From Zenato, the sister Rosso Veronsese IGT 2018 and 2019 vintages are reliable performers in the medium-bodied red-berry category. If you can’t get to them all, the reds are primo with pizza. The deeper older sibling to this trio is the Valpolicella DOC Superiore, Peschiere del Garda (2019), a plush raisin and figgy wine that could carry over after dinner with cheese and buts.

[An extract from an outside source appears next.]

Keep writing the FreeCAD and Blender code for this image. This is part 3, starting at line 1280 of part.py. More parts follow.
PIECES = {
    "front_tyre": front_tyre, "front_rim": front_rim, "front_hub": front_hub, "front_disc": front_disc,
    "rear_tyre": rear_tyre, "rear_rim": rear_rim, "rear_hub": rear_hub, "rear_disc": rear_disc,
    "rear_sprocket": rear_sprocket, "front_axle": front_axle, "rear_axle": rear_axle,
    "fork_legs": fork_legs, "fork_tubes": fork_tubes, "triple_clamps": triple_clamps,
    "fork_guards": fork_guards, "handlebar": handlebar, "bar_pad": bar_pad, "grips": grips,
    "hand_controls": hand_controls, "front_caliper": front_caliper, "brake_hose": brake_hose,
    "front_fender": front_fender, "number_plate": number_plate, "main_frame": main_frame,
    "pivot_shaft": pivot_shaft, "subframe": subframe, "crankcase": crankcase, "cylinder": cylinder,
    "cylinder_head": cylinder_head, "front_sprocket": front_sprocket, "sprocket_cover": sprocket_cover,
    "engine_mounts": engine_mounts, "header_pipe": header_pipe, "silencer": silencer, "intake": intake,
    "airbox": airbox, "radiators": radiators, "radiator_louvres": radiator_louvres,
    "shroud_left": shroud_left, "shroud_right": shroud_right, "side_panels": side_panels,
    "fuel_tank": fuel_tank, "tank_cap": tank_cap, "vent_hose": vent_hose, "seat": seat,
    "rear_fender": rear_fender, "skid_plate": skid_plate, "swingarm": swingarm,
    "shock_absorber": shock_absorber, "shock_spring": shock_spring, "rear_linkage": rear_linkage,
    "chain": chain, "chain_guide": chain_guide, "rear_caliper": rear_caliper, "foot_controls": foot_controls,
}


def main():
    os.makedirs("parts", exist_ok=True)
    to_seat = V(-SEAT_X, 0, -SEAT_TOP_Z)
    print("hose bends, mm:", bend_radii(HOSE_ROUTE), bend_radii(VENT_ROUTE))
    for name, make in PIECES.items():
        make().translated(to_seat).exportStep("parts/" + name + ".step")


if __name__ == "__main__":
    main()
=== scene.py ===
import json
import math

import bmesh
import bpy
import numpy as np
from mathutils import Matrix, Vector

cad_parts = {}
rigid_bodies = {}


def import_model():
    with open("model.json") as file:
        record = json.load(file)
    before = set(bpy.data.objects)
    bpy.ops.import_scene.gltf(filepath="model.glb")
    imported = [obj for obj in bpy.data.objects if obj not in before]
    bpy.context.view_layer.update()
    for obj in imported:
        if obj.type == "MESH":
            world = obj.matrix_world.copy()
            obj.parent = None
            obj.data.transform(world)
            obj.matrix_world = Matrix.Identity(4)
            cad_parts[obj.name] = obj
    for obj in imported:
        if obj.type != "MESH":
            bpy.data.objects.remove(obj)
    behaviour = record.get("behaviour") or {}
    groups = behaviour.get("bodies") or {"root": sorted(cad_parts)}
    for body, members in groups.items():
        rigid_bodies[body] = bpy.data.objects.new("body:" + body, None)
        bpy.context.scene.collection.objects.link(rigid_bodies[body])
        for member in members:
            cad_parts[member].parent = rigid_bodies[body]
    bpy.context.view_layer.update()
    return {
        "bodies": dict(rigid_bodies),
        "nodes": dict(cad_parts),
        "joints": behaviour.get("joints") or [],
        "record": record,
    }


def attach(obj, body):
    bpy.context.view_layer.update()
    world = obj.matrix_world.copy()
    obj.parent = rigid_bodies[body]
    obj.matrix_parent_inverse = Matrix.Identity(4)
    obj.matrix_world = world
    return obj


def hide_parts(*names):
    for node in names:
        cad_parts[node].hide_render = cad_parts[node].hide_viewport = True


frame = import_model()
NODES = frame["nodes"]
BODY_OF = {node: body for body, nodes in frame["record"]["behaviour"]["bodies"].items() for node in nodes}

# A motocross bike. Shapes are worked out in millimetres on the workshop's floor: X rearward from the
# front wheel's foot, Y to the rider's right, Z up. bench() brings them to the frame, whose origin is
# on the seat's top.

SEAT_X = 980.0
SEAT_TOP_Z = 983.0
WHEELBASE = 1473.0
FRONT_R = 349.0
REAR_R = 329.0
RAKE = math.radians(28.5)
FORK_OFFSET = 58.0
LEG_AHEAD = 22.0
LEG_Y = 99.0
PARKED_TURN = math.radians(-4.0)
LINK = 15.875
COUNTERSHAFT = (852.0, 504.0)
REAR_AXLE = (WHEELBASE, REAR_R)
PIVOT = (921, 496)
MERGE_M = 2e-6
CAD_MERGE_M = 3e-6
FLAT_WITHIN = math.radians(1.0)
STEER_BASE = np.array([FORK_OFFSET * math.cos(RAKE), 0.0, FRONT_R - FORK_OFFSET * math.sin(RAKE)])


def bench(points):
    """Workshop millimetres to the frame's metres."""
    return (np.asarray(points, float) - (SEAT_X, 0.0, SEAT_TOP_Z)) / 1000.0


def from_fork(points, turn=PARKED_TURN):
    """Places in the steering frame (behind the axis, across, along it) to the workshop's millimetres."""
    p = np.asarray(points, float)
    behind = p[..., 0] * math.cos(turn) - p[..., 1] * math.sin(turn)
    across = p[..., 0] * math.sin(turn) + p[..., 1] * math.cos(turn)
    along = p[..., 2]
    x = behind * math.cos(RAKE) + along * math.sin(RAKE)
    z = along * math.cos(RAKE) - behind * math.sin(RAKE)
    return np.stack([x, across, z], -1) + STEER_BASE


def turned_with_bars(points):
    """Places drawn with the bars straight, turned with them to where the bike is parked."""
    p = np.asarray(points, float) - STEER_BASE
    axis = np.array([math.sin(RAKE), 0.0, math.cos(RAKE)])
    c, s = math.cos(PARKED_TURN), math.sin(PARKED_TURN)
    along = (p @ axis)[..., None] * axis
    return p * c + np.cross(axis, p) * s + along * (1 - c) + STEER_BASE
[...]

Castello Colle Massari “Melacce” 2020, Montecucco DOC. From an under-the-radar quality region west of the more famous Montalcino, this organic Vermentino is a rich smack of Meyer lemon followed by baked apple. Medium bodied with a waxy mouthfeel similar to Chenin Blanc, it’s a fully satisfying wine that will partner well with turkey.
Tormaresca Calafuria 2021 Salento IGT. Yes, you can drink rose at Thanksgiving! This has a summery label that makes a better presentation poolside (but, hey, it’s summer somewhere, right?). Fresh early-summer berries in a medium-weighted wine will be a fresh and crisp accompaniment to all those gooey sides. Ditto the Scaia Rosato Veneto IGT (2021) from Famiglia Castagnedi: a clean, fresh pink sipper that serves deftly as an aperitif or on the table. Completing a trio of holiday roses, is Tenuta Sallier de la Tour “Madamarose” Syrah 2021, Sicilia DOC. Light cranberry colored and showing some of that fruit on the palate along with some tangerine and blood orange. A tart fruit pop that will play well with cranberry sauce and earthy vegetables that have a tinge of sweetener.

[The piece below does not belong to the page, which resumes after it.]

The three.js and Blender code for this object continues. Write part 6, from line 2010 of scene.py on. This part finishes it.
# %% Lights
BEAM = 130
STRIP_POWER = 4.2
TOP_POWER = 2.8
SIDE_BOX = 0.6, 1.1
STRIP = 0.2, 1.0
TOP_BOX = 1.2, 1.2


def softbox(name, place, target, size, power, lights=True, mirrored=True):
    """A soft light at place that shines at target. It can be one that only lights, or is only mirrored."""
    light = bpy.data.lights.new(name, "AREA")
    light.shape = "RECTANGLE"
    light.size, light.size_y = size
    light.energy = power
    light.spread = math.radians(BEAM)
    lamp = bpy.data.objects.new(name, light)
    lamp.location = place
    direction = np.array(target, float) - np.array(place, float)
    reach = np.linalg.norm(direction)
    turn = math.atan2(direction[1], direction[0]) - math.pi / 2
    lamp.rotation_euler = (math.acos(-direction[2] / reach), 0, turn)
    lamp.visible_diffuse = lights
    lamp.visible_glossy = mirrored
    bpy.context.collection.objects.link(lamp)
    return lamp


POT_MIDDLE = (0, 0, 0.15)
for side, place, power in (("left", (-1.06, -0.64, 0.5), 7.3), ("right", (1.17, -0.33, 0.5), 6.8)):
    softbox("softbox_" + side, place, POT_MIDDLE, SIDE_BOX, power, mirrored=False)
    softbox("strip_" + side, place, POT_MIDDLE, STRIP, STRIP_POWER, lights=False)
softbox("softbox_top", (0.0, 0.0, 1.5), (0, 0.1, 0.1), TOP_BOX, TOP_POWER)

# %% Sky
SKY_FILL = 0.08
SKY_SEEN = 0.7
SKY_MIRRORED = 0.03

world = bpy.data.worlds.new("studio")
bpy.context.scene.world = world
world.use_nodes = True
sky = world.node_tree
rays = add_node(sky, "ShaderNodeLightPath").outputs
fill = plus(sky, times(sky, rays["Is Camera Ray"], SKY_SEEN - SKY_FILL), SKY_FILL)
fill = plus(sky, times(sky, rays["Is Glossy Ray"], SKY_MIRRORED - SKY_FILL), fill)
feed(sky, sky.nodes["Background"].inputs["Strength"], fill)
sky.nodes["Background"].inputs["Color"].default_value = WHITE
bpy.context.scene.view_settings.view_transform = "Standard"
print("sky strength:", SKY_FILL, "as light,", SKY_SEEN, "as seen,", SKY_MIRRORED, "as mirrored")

Costa Arente Valpolicella DOC Valpantena Superiore 2020. easy-drinking and pure pleasure in this blend of 50% Corvina, 10% Rondinella, 30% Corvinone. Clean and sleek, tart red fruit with raspberry and strawberry dominating. Granular-like chocolate on the finish.

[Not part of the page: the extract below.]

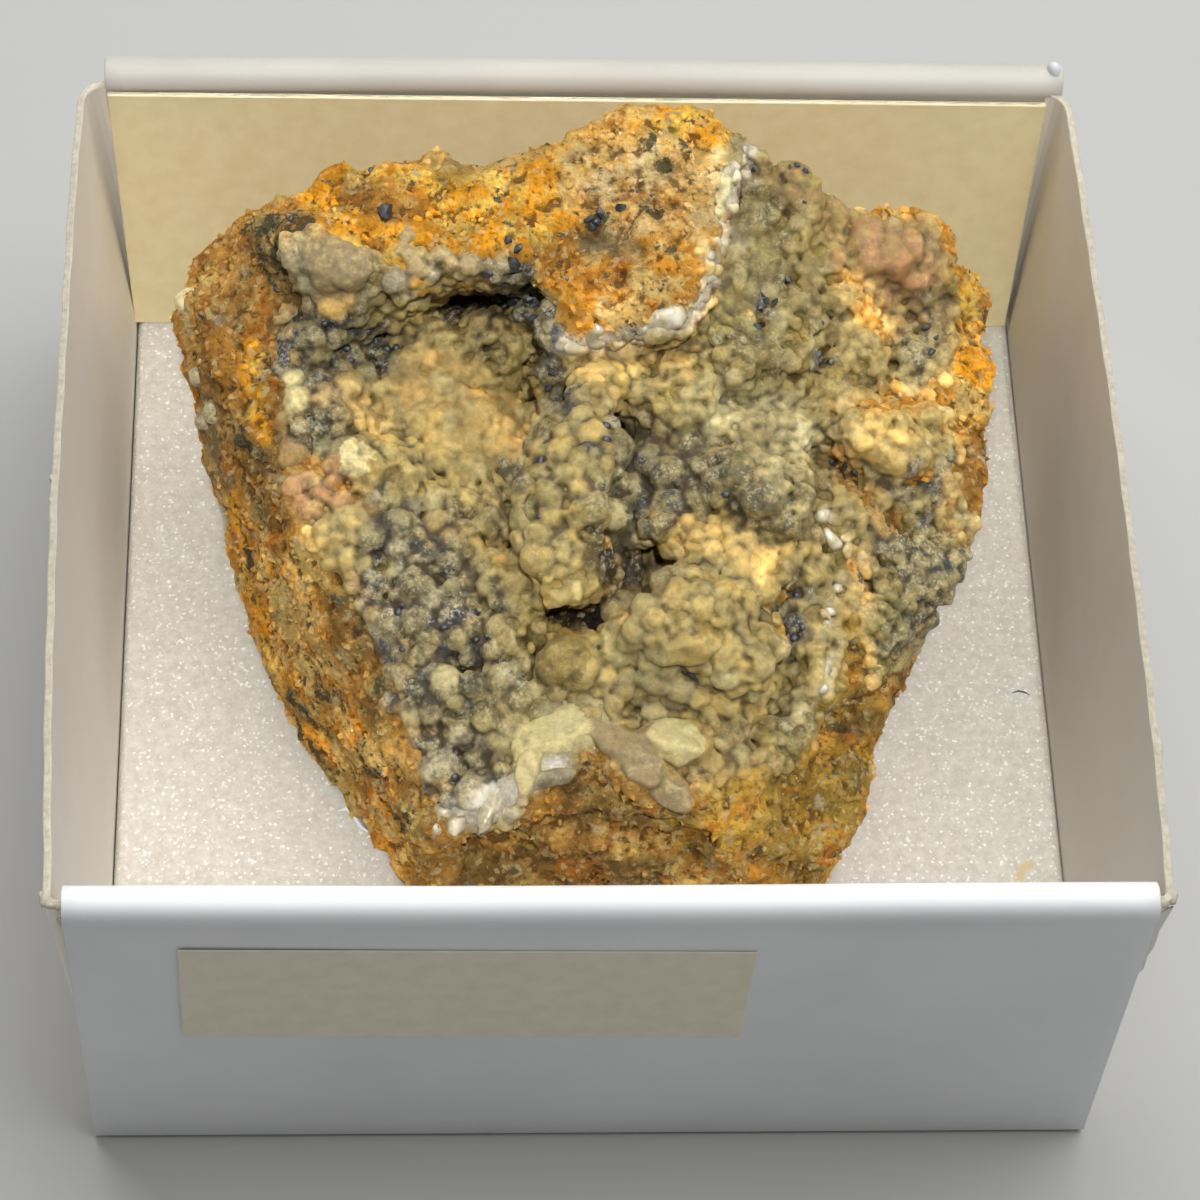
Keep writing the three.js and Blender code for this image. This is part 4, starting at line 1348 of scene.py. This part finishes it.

Plaimont “Nature Secrete” 2018, Saint Mont AOC. This is a surprisingly lithe and easy-going wine, given its 70% contribution by Tannat—not exactly an easy-going grape. But assisted by 15% each of Pinenc and Cabernet Sauvignon, this wine from Southwest France near the Pyrenees region, is a crowd pleaser.
Domaine de Vernus “Regnie” 2019 Cru du Beaujolais. Forget what you think you know about Beaujolais: this Burgundian-style (i.e. no carbonic maceration) sample form a relatively new winery is earthy and structured with ripe (but not mushy) raspberries and spice from judicious use of oak. The consultant winemaker Guillaume Rouget is the son of Emmanuel Rouget, who, in turn was an apprentice of Henri Jayer.
Domaine du Pavillon de Chavannes 201, Cote de Brouilly AOC. From one of Beaujolais’s smallest appellations and from select parcels, this aromatic (violets and peonies) cuvee is a juicy mix of cherries and wild-tasting small berries. Generous on the palate but deftly avoiding the jammy spectrum, this is a winner at any point during and after dinner—even with leftovers.
Symington Family Estate, Quinta da Fonte Souto 2020, Portalegre, Alentejo. A Southern venture from the esteemed Port producer, this is a concentrated medium-bodied white wine in a slightly oxidized style showing rich yellow apple, hazelnut, from mature, low-yielding vines at 1,600 feet in altitude.
Vale do Bomfim, 2021 Douro DOC. A white blend from the Dow producing arm of the Symington Family powerhouse. Driven by Malvasia Fina (45%) with contributions from Rabigato (25%) and 10% each of Viosinho and Arinto, this is a true wine of the Douro with lots of personality. With a subtle lime snap, some green hedge and a zesty tropical inflection, this is an excellent choice for those who don’t love Sauvignon Blanc.
Garrafeira Dom Julio Conventual Reserva 2018, Portalegre Branco, Alentejo DOC. A zippy and crisp high-elevation medium-bodied white wine from Portugal, this shows a nice waxiness accented by streaks of citrus—lime and tangerine.
Adega Cooperative de Redondo, Porta da Ravessa “Special Edition” Blanco 2020, Alentejo. A serviceable white blend of Portuguese varieties from an established wine coop in the south. This is a good one for those hard-to-pair green vegetables (Brussel sprouts, I’m talking to you!) Green fruited with an herbal tinges and lemony finish, this is another good SauvBlanc substitute if that wine isn’t your jam.